Dr. T, Lone Star Vet is an American television series on the Nat Geo Wild network. It premiered on October 13, 2019, and follows Lauren Thielen, the titular Dr. T, and the veterinarians and staff of the Texas Avian & Exotic Animal Hospital located in Grapevine, Texas.

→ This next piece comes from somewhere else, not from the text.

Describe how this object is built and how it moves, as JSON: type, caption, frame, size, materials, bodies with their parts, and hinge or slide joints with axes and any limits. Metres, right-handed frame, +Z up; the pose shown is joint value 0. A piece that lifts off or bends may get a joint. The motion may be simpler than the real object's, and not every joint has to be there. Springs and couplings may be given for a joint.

The show's Dr. T was previously featured on the Nat Geo Wild show titled Dr. K's Exotic Animal ER, before leaving to open her own clinic in her home state.

== Cast ==
Source:

=== Veterinarians ===
- Dr. Lauren Thielen, Diplomate ABVP (Avian Practice) ("Dr. T.")
- Dr. Caeley Melmed, D.V.M., Internal Medicine
- Dr. Bruce Nixon, D.V.M., Practice Manager
- Dr. Georgia Altom, D.V.M., Emergency Veterinarian
- Dr. Tannetjė Crocker, Emergency Veterinarian
- Dr. Alyssa Freeman, D.V.M., Emergency Veterinarian
- Dr. Megan Turner, D.V.M., Chief of Medicine
- Dr. Debra Nossaman, D.V.M., FAVD, DAVDC, Veterinary Dentist
- Dr. Quentin Brands, D.V.M., Emergency Veterinarian
- Dr. Nick Di Girolamo, D.V.M.
- Dr. Libby Ramirez, D.V.M., Chief of Operations
- Dr. Katherine Wells, D.V.M., Veterinary Surgeon
- Dr. Jacqueline Gimmler, D.V.M., Veterinary Dermatologist

=== Veterinary staff ===
- Maryanne Farmer, Lead Veterinary Technician
- Tonya Green, Veterinary Technician
- Courtney Mixon, Veterinary Technician

=== Narrator ===
- Chris Payne Gilbert

== Episodes ==

| Season | Episodes |  | Originally released |  |
| First released | Last released |
| 1 | 8 |  | October 13, 2019 | December 1, 2019 |

===Season 1 (2019)===

| No. overall | No. in season | Title | Original release date |
| 1 | 1 | "The Terrible Turkey Trot" | October 13, 2019 |
A hedgehog is up for a tooth extraction; a Timneh African Grey has a growth on her throat; a Russian tortoise has digestive issues; an orphaned opossum needs some TLC; an aggressive turkey needs to learn some manners.
| 2 | 2 | "Mother of Dragons" | October 20, 2019 |
Dr. T helps a red-ear slider turtle; a bearded dragon has some egg issues; a cockatiel needs an emergency leg amputation; and a guinea pig is seen for losing her hair.
| 3 | 3 | "Bunny 911" | October 27, 2019 |
Dr. T sees an itchy scarlet macaw, a bearded dragon with rich taste, a Flemish giant rabbit with a serious medical issues, and a pair of baby sugar gliders.
| 4 | 4 | "T and the Family Turtle" | November 3, 2019 |
Dr. T treats her sister's sinking red-ear slider turtle, an Amazon parrot with a swollen eye, a Holland lop rabbit with labor issues, while a gecko fights for its life.
| 5 | 5 | "Fishin' Impossible" | November 10, 2019 |
Dr. T gets friendly with a fish, cheers up a chinchilla, and biopsies an adorable bunny.
| 6 | 6 | "Pain in the Chinchilla" | November 17, 2019 |
A bunny with sniffles; and a chinchilla with a toothache.
| 7 | 7 | "The Roo to Recovery" | November 24, 2019 |
Treating a traumatized tegu, a kangaroo and a bunny without an appetite.
| 8 | 8 | "Big Bird, Big Problem" | December 1, 2019 |
Dr. T sees a big bird with a big problem and a hedgehog with mysterious lumps.